Interviewed by the author, retired baseball coach George “Granny” Grantham wearily discusses a crazy season some 50-plus years ago. Beset by injuries, his team turns to unknown and unheralded William “Blockade Billy” Blakely. Blakely’s unexpected success turns the team around, but the seemingly simple-minded catcher’s checkered past threatens to get the entire season erased from the record books.



That Stephen King wrote a baseball novella shouldn’t come as a surprise to anyone. Baseball figured heavily in The Girl Who Loved Tom Gordon, and he previously co-authored a nonfiction book on the 2004 Red Sox World Series run. What is surprising is how ordinary this treatment is. Even when King steers clear of the supernatural and extradimensional, he has a tendency to ratchet up the stakes so that everything is a matter of life and death, good and evil, hope and despair. Not so with Blockade Billy. While not void of greater thematical significance (this manages to hit some dark and desperate notes, after all), this is a baseball story first, pure and simple. King’s approach to the subject matter is nostalgic to the point of corny, but the author’s legitimate passion is admirably and convincingly conveyed.

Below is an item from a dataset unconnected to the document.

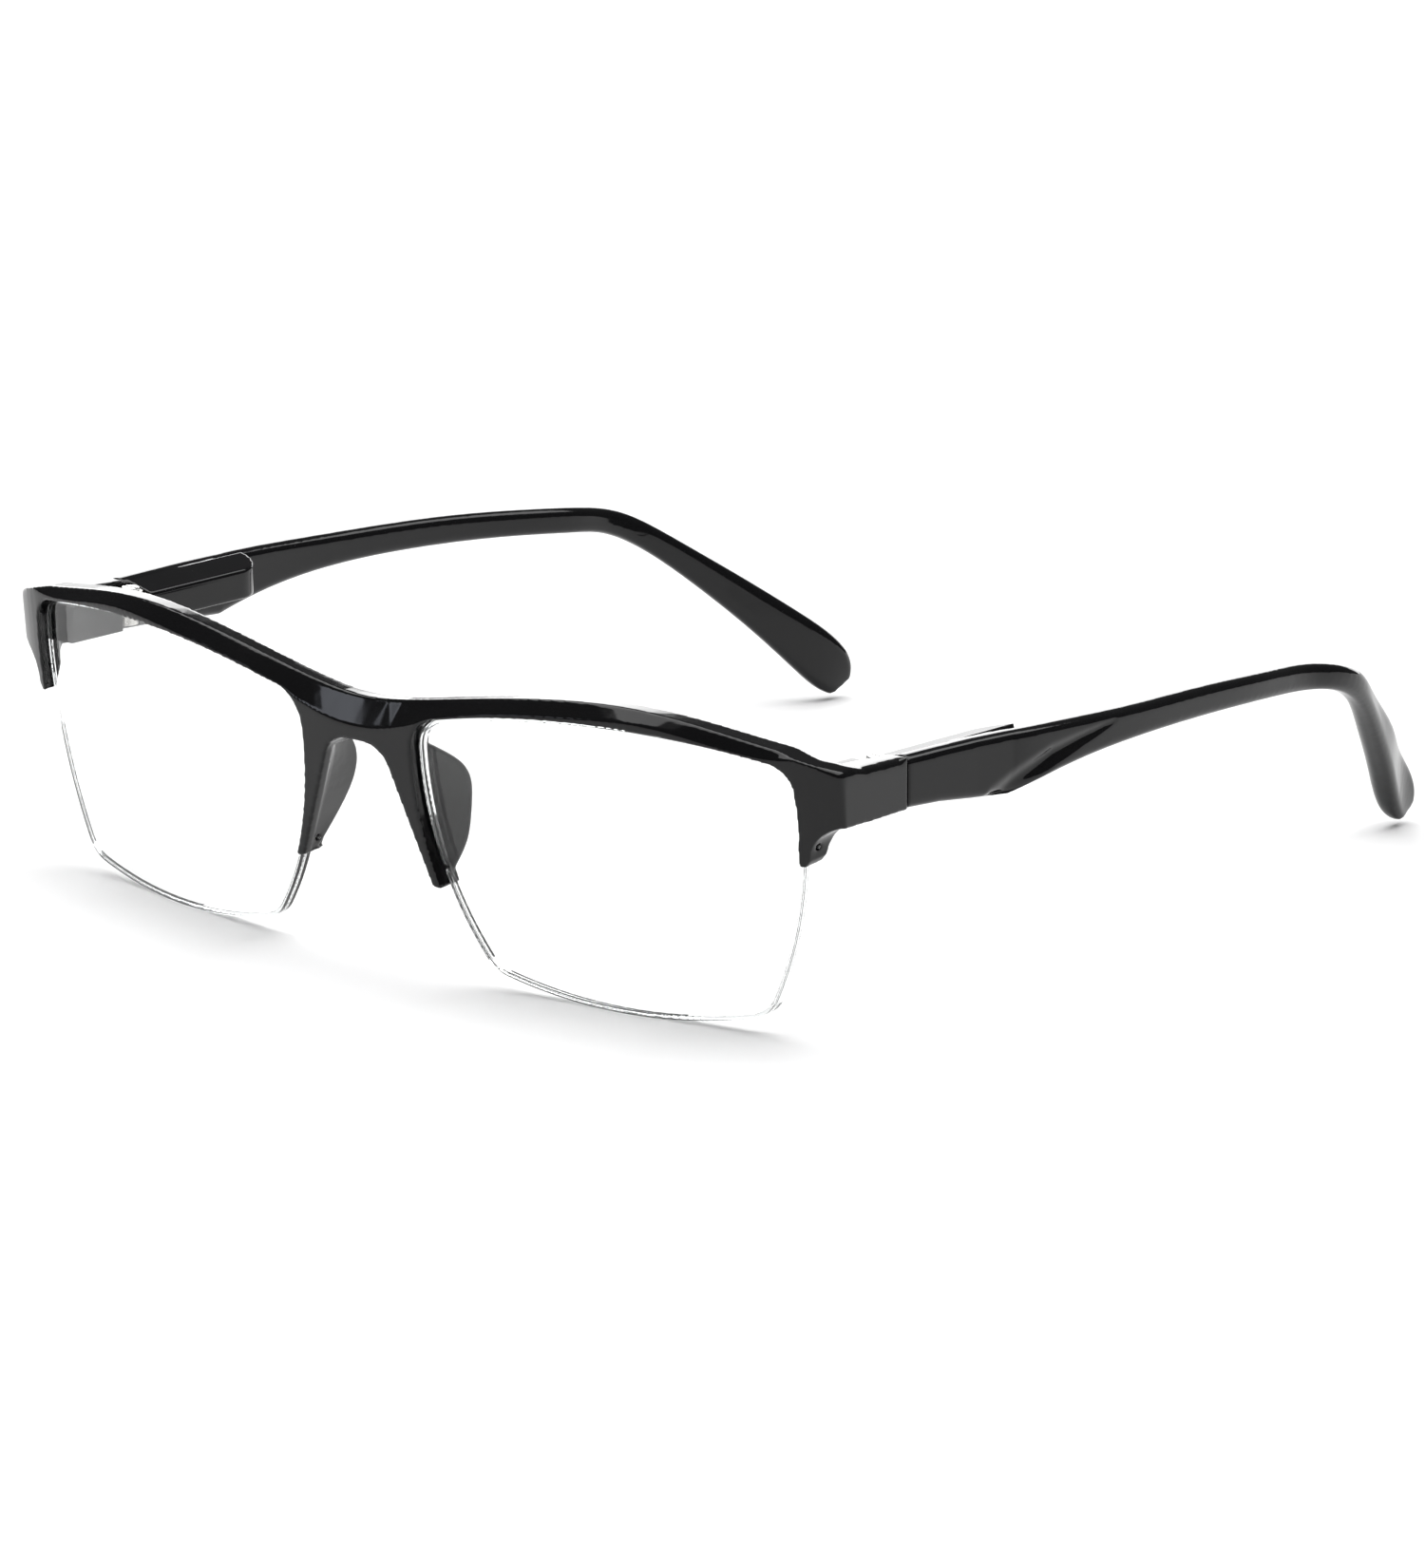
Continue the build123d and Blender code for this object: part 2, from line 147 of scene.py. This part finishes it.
def metal(name, light, dark, rough, stretch):
    """Bare metal whose fine grain runs along the axis with the smallest stretch."""
    tree = Tree(name, Metallic=1.0)
    grain = tree.noise(2600, 3, stretch)
    tree.drive(tree.tint(grain, dark, light), "Base Color")
    tree.drive(tree.ramp(grain, rough - 0.08, rough + 0.1), "Roughness")
    tree.bump(grain, 0.25, 0.00002)
    return tree.material


def clear_lens():
    """Optically clear lens plastic, with the faintest change of tint over its face."""
    tree = Tree("clear_lens", IOR=1.34, Roughness=0.0, Transmission_Weight=1.0)
    tree.drive(tree.tint(tree.noise(40, 1), (0.985, 0.99, 0.99), (0.995, 1.0, 0.998)), "Base Color")
    return tree.material


def nylon():
    """Clear drawn line, slightly milky in places."""
    tree = Tree("clear_nylon_line", IOR=1.3, Roughness=0.05, Transmission_Weight=0.96)
    tree.drive(tree.tint(tree.noise(900, 2, (1, 1, 1)), (0.9, 0.91, 0.91), (0.97, 0.98, 0.98)), "Base Color")
    return tree.material


materials = {
    "black_plastic": gloss_plastic(),
    "hinge_metal": metal("plated_hinge_steel", (0.7, 0.69, 0.66), (0.5, 0.49, 0.47), 0.3, (1, 0.06, 1)),
    "screw_metal": metal("polished_screw", (0.8, 0.8, 0.79), (0.62, 0.62, 0.61), 0.16, (1, 1, 0.1)),
    "spring_steel": metal("spring_wire", (0.6, 0.6, 0.62), (0.4, 0.4, 0.42), 0.26, (1, 1, 1)),
    "lens_clear": clear_lens(),
    "nylon_cord": nylon(),
}

slots = {part["node"]: part["material_slot"] for part in frame["record"]["subparts"]}
owners = {node: body for body, group in frame["record"]["behaviour"]["bodies"].items() for node in group}
for name, node in nodes.items():
    node.data.materials.clear()
    node.data.materials.append(materials[slots[name]])

# ---------------------------------------------------------------- moulded pieces

# Voxels in millimetres and rounds of smoothing, which together set how round the moulded edges are
FRONT_VOXEL = 0.2
TEMPLE_VOXEL = 0.22
LINE_VOXEL = 0.1
PLASTIC_ROUNDS = 5
LINE_ROUNDS = 3
SOFT_ROUNDS = 90
SCULPTED_ROUNDS = 2
WELD_GAP = 0.0005


def moulded(node, voxel, rounding, softer=None, sculpt=None):
    """A piece over a CAD node, as it leaves the mould: edges rounded, then sculpted in millimetres.

    softer is a test of a vertex's place that picks where edges get much rounder.
    """
    mesh = nodes[node].data.copy()
    piece = bpy.data.objects.new(f"{node}_moulded", mesh)
    scene.collection.objects.link(piece)
    edit = bmesh.new()
    edit.from_mesh(mesh)
    bmesh.ops.scale(edit, vec=(1 / MM, 1 / MM, 1 / MM), verts=edit.verts)
    bmesh.ops.remove_doubles(edit, verts=edit.verts, dist=WELD_GAP)
    edit.to_mesh(mesh)
    edit.free()
    remesh = piece.modifiers.new("remesh", "REMESH")
    remesh.mode = "VOXEL"
    remesh.voxel_size = voxel
    remesh.use_smooth_shade = True
    bake(piece)
    if softer:
        group = piece.vertex_groups.new(name="softer")
        for vertex in piece.data.vertices:
            weight = softer(abs(vertex.co.x), vertex.co.y, vertex.co.z)
            if weight > 0:
                group.add([vertex.index], min(weight, 1), "REPLACE")
        smooth(piece, SOFT_ROUNDS, group.name)
    smooth(piece, rounding)
    bake(piece)
    if sculpt:
        place = np.empty(len(piece.data.vertices) * 3)
        normal = np.empty(len(piece.data.vertices) * 3)
        piece.data.vertices.foreach_get("co", place)
        piece.data.vertices.foreach_get("normal", normal)
        place = sculpt(place.reshape(-1, 3), normal.reshape(-1, 3))
        piece.data.vertices.foreach_set("co", place.ravel())
        smooth(piece, SCULPTED_ROUNDS)
        bake(piece)
    piece.data.transform(Matrix.Scale(MM, 4))
    piece.data.materials.clear()
    piece.data.materials.append(materials[slots[node]])
    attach(piece, owners[node])
    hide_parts(node)
    return piece


def smooth(piece, rounds, group=""):
    """Adds rounds of smoothing, over the whole piece or weighted by one of its vertex groups."""
    modifier = piece.modifiers.new("smooth", "SMOOTH")
    modifier.factor = 0.5
    modifier.iterations = rounds
    modifier.vertex_group = group


def bake(piece):
    """Applies the piece's modifiers."""
    view = bpy.context.evaluated_depsgraph_get()
    view.update()
    done = bpy.data.meshes.new_from_object(piece.evaluated_get(view), depsgraph=view)
    piece.modifiers.clear()
    old = piece.data
    piece.data = done
    bpy.data.meshes.remove(old)


# The sculpted valley on the outside of each temple, in millimetres. Its middle line (y, z) goes up from the
# lower edge to its point, and it gets narrower and shallower on the way.
VALLEY = np.array([(-30.6, 25.6), (-26.0, 27.9), (-21.0, 29.8), (-16.0, 30.8), (-9.0, 31.9)])
VALLEY_STEPS = 60
VALLEY_DEPTH = 0.85
WIDTH_BELOW = 2.6
WIDTH_ABOVE = 2.3
POINT_WIDTH = 0.35
NARROWING = 0.8
SHALLOWING = 0.6
# The outer face is where the outward part of the normal rises past the first value, fully by their sum
OUTWARD_START = 0.2
OUTWARD_RISE = 0.5


def carve_valley(place, normal):
    """Lets the outer face dip into a tapering diagonal valley between the wide panel and the slim arm."""
    line = np.array([
        [np.interp(t, np.linspace(0, 1, len(VALLEY)), VALLEY[:, k]) for k in (0, 1)]
        for t in np.linspace(0, 1, VALLEY_STEPS)
    ])
    offset = place[:, None, 1:] - line[None]
    distance = np.linalg.norm(offset, axis=2)
    nearest = distance.argmin(1)
    along = nearest / (len(line) - 1)
    tangent = np.gradient(line, axis=0)[nearest]
    reach = offset[np.arange(len(place)), nearest]
    below = np.sign(tangent[:, 0] * reach[:, 1] - tangent[:, 1] * reach[:, 0]) < 0
    width = np.where(below, WIDTH_BELOW, WIDTH_ABOVE) * (1 - along) ** NARROWING + POINT_WIDTH
    fade = np.clip(1 - distance.min(1) / width, 0, 1)
    fade = fade * fade * (3 - 2 * fade)
    outside = np.clip((normal[:, 0] * np.sign(place[:, 0]) - OUTWARD_START) / OUTWARD_RISE, 0, 1)
    place[:, 0] -= np.sign(place[:, 0]) * VALLEY_DEPTH * (1 - along) ** SHALLOWING * fade * outside
    return place


# An end piece's upright front corner (x, y) and its upper outer edge (x, z), which starts and stops at
# these y, and how far from each the surface gets rounder, in millimetres
FRONT_CORNER = (69, -60.5)
CORNER_REACH = 1.4
UPPER_EDGE = (68.2, 34.4)
UPPER_REACH = 2.0
UPPER_STRENGTH = 2
EDGE_START = -62
START_FADE = 2
EDGE_STOP = -46.9
STOP_FADE = 1.2


def end_piece_corner(x, y, z):
    """How much rounder an end piece's front corner and upper outer edge are than other edges."""
    corner = 1 - math.hypot(x - FRONT_CORNER[0], y - FRONT_CORNER[1]) / CORNER_REACH
    upper = 1 - math.hypot(x - UPPER_EDGE[0], z - UPPER_EDGE[1]) / UPPER_REACH
    ends = min(1, (y - EDGE_START) / START_FADE, (EDGE_STOP - y) / STOP_FADE)
    return max(corner, min(upper * UPPER_STRENGTH, ends))


moulded("front_frame", FRONT_VOXEL, PLASTIC_ROUNDS, softer=end_piece_corner)
for side in SIDES:
    moulded(f"temple_{side}", TEMPLE_VOXEL, PLASTIC_ROUNDS, sculpt=carve_valley)
    moulded(f"lens_cord_{side}", LINE_VOXEL, LINE_ROUNDS)
    moulded(f"lens_liner_{side}", LINE_VOXEL, LINE_ROUNDS)


def squeezed_spring(side):
    """The hinge spring's coil, an own copy of the CAD node's mesh that rides with its body in place of the
    node.
    """
    node = f"hinge_spring_{side}"
    coil = bpy.data.objects.new(f"{node}_coil", nodes[node].data.copy())
    scene.collection.objects.link(coil)
    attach(coil, owners[node])
    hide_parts(node)
    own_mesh(coil)


for side in SIDES:
    squeezed_spring(side)

# ---------------------------------------------------------------- stage

FLOOR_SIZE = 6
FLOOR_PARTS = 8
FILL_STRENGTH = 0.1
WHITE = (1, 1, 1)
BLUISH = (0.86, 0.9, 1.0)
PALE_BLUE = (0.9, 0.93, 1.0)
# Name, place, aim, width and height, all in metres, then power in watts and colour
LIGHTS = (
    ("overhead", (-0.1, 0.25, 1.5), (0, 0.05, 0), (2.6, 1.9), 52, WHITE),
    ("back_wall", (-1.25, 1.4, 0.33), (0, 0, 0.05), (3.0, 0.62), 20, WHITE),
    ("window", (-0.855, -1.135, 0.52), (0, 0, 0.03), (0.36, 0.2), 0.8, BLUISH),
    ("side_window", (-1.101, -0.924, 0.52), (0, 0, 0.03), (0.05, 0.12), 0.066, BLUISH),
    ("low_strip", (0.35, -1.5, 0.66), (0, 0, 0.03), (0.9, 0.05), 0.2, PALE_BLUE),
)


def area_light(name, place, target, size, power, colour):
    data = bpy.data.lights.new(name, "AREA")
    data.shape = "RECTANGLE"
    data.size, data.size_y = size
    data.energy = power
    data.color = colour
    light = bpy.data.objects.new(name, data)
    light.location = place
    light.rotation_euler = (Vector(target) - Vector(place)).to_track_quat("-Z", "Y").to_euler()
    light.visible_camera = False
    scene.collection.objects.link(light)


def make_stage():
    bpy.ops.mesh.primitive_grid_add(
        x_subdivisions=FLOOR_PARTS, y_subdivisions=FLOOR_PARTS, size=FLOOR_SIZE, location=(0, 0, 0)
    )
    floor = bpy.context.object
    floor.name = "floor"
    tree = Tree("white_sweep", Roughness=0.9)
    tree.drive(tree.tint(tree.noise(2), (0.9, 0.9, 0.9), (0.92, 0.92, 0.92)), "Base Color")
    floor.data.materials.append(tree.material)
    world = bpy.data.worlds.new("studio")
    world.use_nodes = True
    background = world.node_tree.nodes["Background"]
    background.inputs["Color"].default_value = (*WHITE, 1)
    background.inputs["Strength"].default_value = FILL_STRENGTH
    scene.world = world
    for light in LIGHTS:
        area_light(*light)


# The camera's angles in degrees, its aim and distance in metres, and its lens in millimetres
AZIMUTH = 42.3
ELEVATION = 14.49
ROLL = 0.14
AIM = (0, -0.00706, 0.01131)
DISTANCE = 1.6235
LENS = 297.56
SENSOR = 36


def make_camera():
    azimuth, elevation = math.radians(AZIMUTH), math.radians(ELEVATION)
    back = Vector((
        math.sin(azimuth) * math.cos(elevation),
        -math.cos(azimuth) * math.cos(elevation),
        math.sin(elevation),
    ))
    camera = bpy.data.objects.new("camera", bpy.data.cameras.new("camera"))
    camera.location = Vector(AIM) + back * DISTANCE
    level = (-back).to_track_quat("-Z", "Y")
    camera.rotation_mode = "QUATERNION"
    camera.rotation_quaternion = level @ Quaternion((0, 0, 1), math.radians(ROLL))
    camera.data.lens = LENS
    camera.data.sensor_width = SENSOR
    scene.collection.objects.link(camera)
    scene.camera = camera


make_stage()
make_camera()
scene.view_settings.view_transform = "Standard"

Like much of King’s work, Blockade Billy is a page-turner. The storytelling is engrossing, the plot advances quickly, and there’s a legitimately unforeseen (perhaps too unforeseen) twist toward the end. And while this makes for quality entertainment, it doesn’t nearly mask the book’s technical deficiencies. Aside from Granny and Billy, most of the characters are either overly familiar or paper-thin. The team’s ace pitcher, for instance, is a hard-drinking womanizer right out of central casting. The writing is also less than stellar, as much a product of King’s laziness as it is of Granny’s hokey narration.


Blockade Billy is a quick, fun read that will please baseball fans and intrigue King fans, but like a late-innings error in an early-season game, it doesn’t make much of an impact in the grand scheme of things.